L’invito a Mario Draghi al Meeting di Rimini. A giudicare dalla conclusione, sembra questo il motivo principale per cui il vicedirettore de Il Fatto Quotidiano ha bollato Comunione e liberazione come la parte peggiore del cattolicesimo italiano. Il sospetto – necessitante peraltro di qualche approfondimento – è che Cl sia tra quanti vorrebbero un governo di emergenza nazionale guidato dall’ex presidente della Bce e che dunque sarebbero contro l’attuale governo sostenuto in modo determinante dal Movimento 5 Stelle. A sostegno di tale giudizio, l’articolo si addentra nella storia del cattolicesimo italiano degli ultimi quarant’anni – con richiami che risalgono fino agli anni Sessanta – semplificando drasticamente una vicenda complessa.

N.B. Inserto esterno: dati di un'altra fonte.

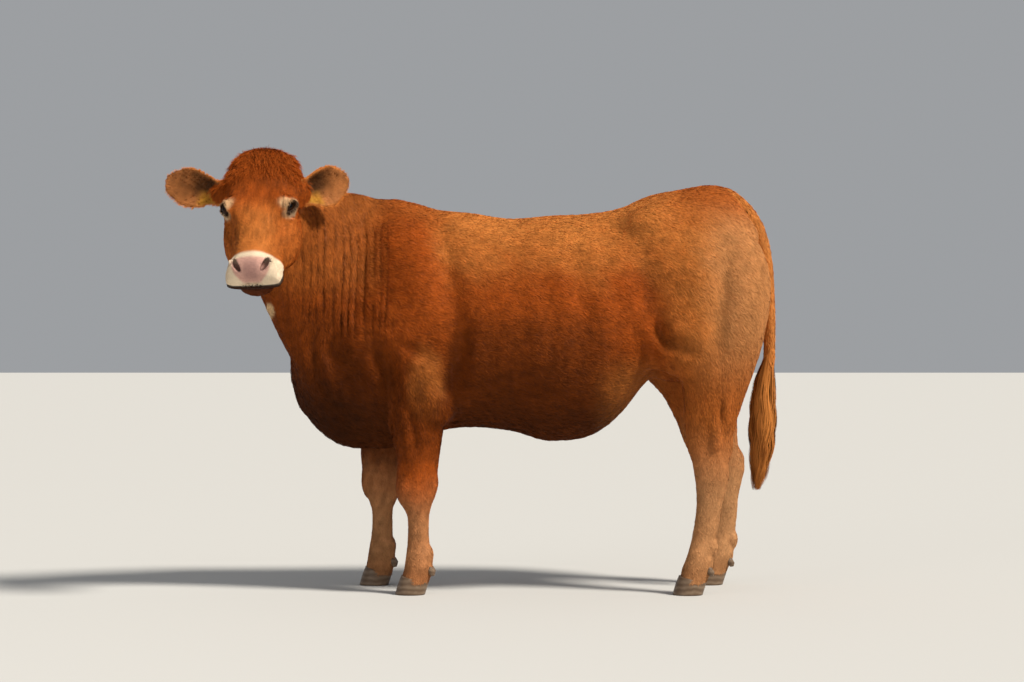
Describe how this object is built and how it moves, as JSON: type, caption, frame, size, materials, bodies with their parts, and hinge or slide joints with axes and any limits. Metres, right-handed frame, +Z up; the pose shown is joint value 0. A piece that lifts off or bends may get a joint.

Ma è sempre un errore legare il giudizio su questa o quella componente del cattolicesimo italiano all’ultima contingenza politica.

La storia delle realtà ecclesiali, infatti, non andrebbe giudicata a partire da sospetti dell’ultima ora o da vicende anche clamorose ma in definitiva secondarie rispetto alla questione principale: il rapporto con il Concilio Vaticano II. È questo infatti il riferimento decisivo per una fondata valutazione storica del cattolicesimo italiano (e di tutti gli altri cattolicesimi). È particolarmente chiaro oggi, mentre la spinta del rinnovamento conciliare ha trovato piena espressione nelle linee portanti del pontificato di papa Francesco, tra cui spiccano la scelta per i poveri, la conversione pastorale delle strutture ecclesiastiche, un deciso slancio missionario, aperture coraggiose verso i dolori e le speranze dell’umanità contemporanea, tutti elementi di netta impronta conciliare.  

Indubbiamente, alla luce di questo esito, i decenni post-conciliari appaiono segnati – in Italia come altrove – da confusioni, incertezze, errori. Anche da colpe gravi. Da parte di tutti o, almeno di molti, compresi quanti, fuori dal mondo cattolico, hanno spinto quest’ultimo lontano dalle prospettive del Vaticano II.

Il Fatto spiega la storia di Cl con l’identificazione con tre personaggi: Berlusconi, Ruini e Formigoni. Ma in tutti e tre i casi è eccessivo parlare di identificazione: la storia di questo movimento ecclesiale – che ha sempre sottolineato con forza la propria autonomia e la propria “diversità” – è stata molto più complessa. Con Berlusconi ci fu l’illusione che l’impressionante vuoto del progetto politico berlusconiano permettesse di influenzare questo astutissimo esemplare politico proto-populista. Un errore certamente, cui non fu estranea una certa ingenuità. Con Ruini, invece, ci fu effettivamente una parziale coincidenza di vedute, ma come ricostruisce lo stesso articolo del Fatto, Ruini perseguì con molta determinazione soprattutto il proprio progetto, non quello di Cl. Con Formigoni, ovviamente, il rapporto è stato molto più stretto, ma in ogni caso importa soprattutto l’esito di questa storia complessa: sotto la guida di don Julián Carrón, la Comunione e liberazione di oggi è in sintonia con papa Francesco e la sua impostazione conciliare.

Stupisce che – nella ricerca del “peggior cattolicesimo” – non si guardi a quanti oggi avversano platealmente papa Francesco. Basta guardare al rumoroso fronte tradizionalista, con i suoi collegamenti internazionali – il caso degli Stati Uniti e della nuova “guerra fredda” con la Cina è emblematico – e grandi interessi economico-politici. È un fronte cui non mancano sostenitori politici anche in Italia, tra cui di certo non c’è Mario Draghi.

Sul fronte politico, il vero pericolo è venuto e continua ad arrivare da quanti cercano di strumentalizzare la devozione popolare contro papa Francesco e la sua scelta per i poveri, gli immigrati, i disoccupati. Lo fanno agitando rosari o riempiendo le piazze in una presunta “difesa della famiglia” che non ha nulla a che fare i problemi e le sofferenze delle famiglie vere. È strano che dalle parti del Fatto non si guardi con più chiarezza da dove viene oggi il vero pericolo.